Farmers want to see leadership and a healthier climate as extreme weather wipes out more crops.
Whether they live in rural or urban parts of Wisconsin, residents of the Badger State have many of the same concerns about climate change, ranging from water quality to extreme weather to dependence on fossil fuels, Lt. Gov. Mandela Barnes told a major state agricultural group Wednesday.
Barnes and other members of Gov. Tony Evers’ Task Force on Climate Change have heard about those issues and more during five task force virtual public meetings this summer. Feedback during those sessions is evidence such issues as more frequent severe storms and flooded farm fields are having significant, adverse impacts across the state, Barnes said during an address to the annual Wisconsin Farmers Union Summer Conference, also held in virtual form due to the coronavirus outbreak.
“This is really about how climate change impacts all of our communities,” Barnes said.
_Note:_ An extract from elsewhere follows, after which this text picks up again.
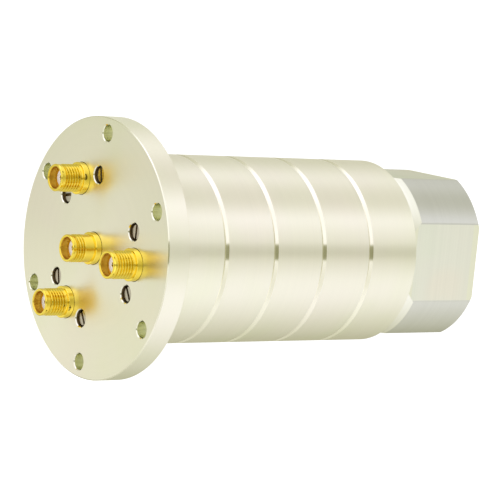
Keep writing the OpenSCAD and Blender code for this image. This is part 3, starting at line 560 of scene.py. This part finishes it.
def block_finish(name, finish):
    """The rotor block's metal: milled flats that turn straw-coloured towards both ends, greyer turned
    arcs with painted shade that darkens them upwards, and a painted highlight that brightens the cone and
    chamfer."""
    made, tree, shader = material(name, Metallic=1.0, Anisotropic=0.5, Anisotropic_Rotation=0.25)
    place = axes(tree, add(tree, "ShaderNodeTexCoord").outputs["Object"])
    lines = use(tree, "Lathe lines", {"Density": 1800.0})
    low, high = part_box("rotor_block")
    middle, half = (low[0] + high[0]) / 2, (high[0] - low[0]) / 2
    from_end = calc(tree, "SUBTRACT", half, calc(tree, "ABSOLUTE", calc(tree, "SUBTRACT", place[0], middle)))
    at_end = spread(tree, from_end, STRAW_FROM, STRAW_TO)
    tint = clouded(tree, finish.flat, (1.03, 0.99, 0.98), (0.97, 1.0, 0.97))
    flat = blend(tree, at_end, tint, tinted(finish.flat, 1.02, 1.02, 0.93))
    # Painted shade: the arcs are darker towards the top and lighter towards the bottom
    arc = scaled(tree, finish.arc, spread(tree, place[2], ARC_SHADE_LOW, ARC_SHADE_HIGH, 1.1, 0.9))
    on_arc = spread(tree, from_shaft(tree, place), FLAT_REACH, ARC_FROM)
    sides = blend(tree, on_arc, flat, arc)
    # Painted highlight: the cone and chamfers get a brighter colour
    colour = blend(tree, lines["Chamfer"], sides, tinted(finish.flat, 1.04, 1.03, 1.02))
    feed(tree, shader, {
        "Base Color": varied(tree, colour, lines["Shade"], 0.97, 1.02),
        "Roughness": spread(tree, lines["Shade"], 0.25, 0.75, 0.27, 0.33),
    })
    draw_out(tree, shader)
    bump(tree, shader, lines["Height"], 0.1, TURNED_RELIEF)
    return made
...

Climate change has been an issue of growing concern for many in Wisconsin and elsewhere in recent years, as evidenced by the fact Wisconsin Farmers Union organizers decided to make the topic the focus of this year’s summer conference. Increasing adverse weather in recent years has had significant impacts on Wisconsin farmers, Farmers Union President Darin Von Ruden said, and has prompted growing attention to the topic.
For most of his life, he said, droughts and floods happened periodically but weren’t the norm. However, so-called 100-year floods now seem to happen annually, said Von Ruden, who farms in rural Cashton.
“We’re seeing storms dump larger and larger amounts of rain,” Von Ruden said, noting action on climate change is needed to “try to make sure the world is a safe place for all.”
In October, the governor’s Task Force on Climate Change was formed, another sign of growing public discussion of the topic. The task force is reviewing public input from more than 1,000 state residents, Barnes said, and is scheduled to compile recommendations to Evers’ office by Oct. 31. Those recommendations could go before the state Legislature for possible action early next year.
While some Wisconsin cities have taken steps such as pledging to reduce their carbon footprints to address climate change, much work remains to more fully address climate-related issues, Barnes said. Other Midwestern states such as Iowa, which has invested heavily in wind power, have enacted more climate-friendly policies than Wisconsin, he said.
The state needs to enact policies to address climate change because “we’re already late to the game,” Barnes said.
Those policies must focus on addressing environmental justice, he said, noting that climate change tends to have the biggest impact on people of color and those with little income most.
“For far too long we’ve come up with solutions to issues that have left far too many people out,” he said.
Pressure to force needed changes regarding climate change will be prompted by people connecting with lawmakers to express their concerns, Barnes said. He criticized the Republican-controlled Legislature in Wisconsin, saying they have failed to enact regulations and policies to address climate change.
“We have a Legislature that is slow to act in the face of this crisis,” he said of the Republican-led Assembly and Senate.
Under former Gov. Scott Walker, all references to climate change were removed from Department of Natural Resources publications. Last year, with Evers in office, the agency recommitted to addressing climate change and its impact on natural resources.
Nationally, President Donald Trump has been critical of climate change and ordered the United States to withdraw from the Paris Agreement on climate change. In contrast, Democratic presidential nominee Joe Biden recently proposed a climate and clean energy plan that aims to get the United States to net-zero emissions by 2050.
Actions that ignore the impacts of climate change only serve to further climate-related problems, National Farmers Union President Rob Larew said. Policies must be enacted to address those issues, he said, and to create an economy that creates more opportunities for family farmers instead of corporate agriculture operations.
“Climate change is a big issue,” Larew said. “We know that we have no time to lose on this.”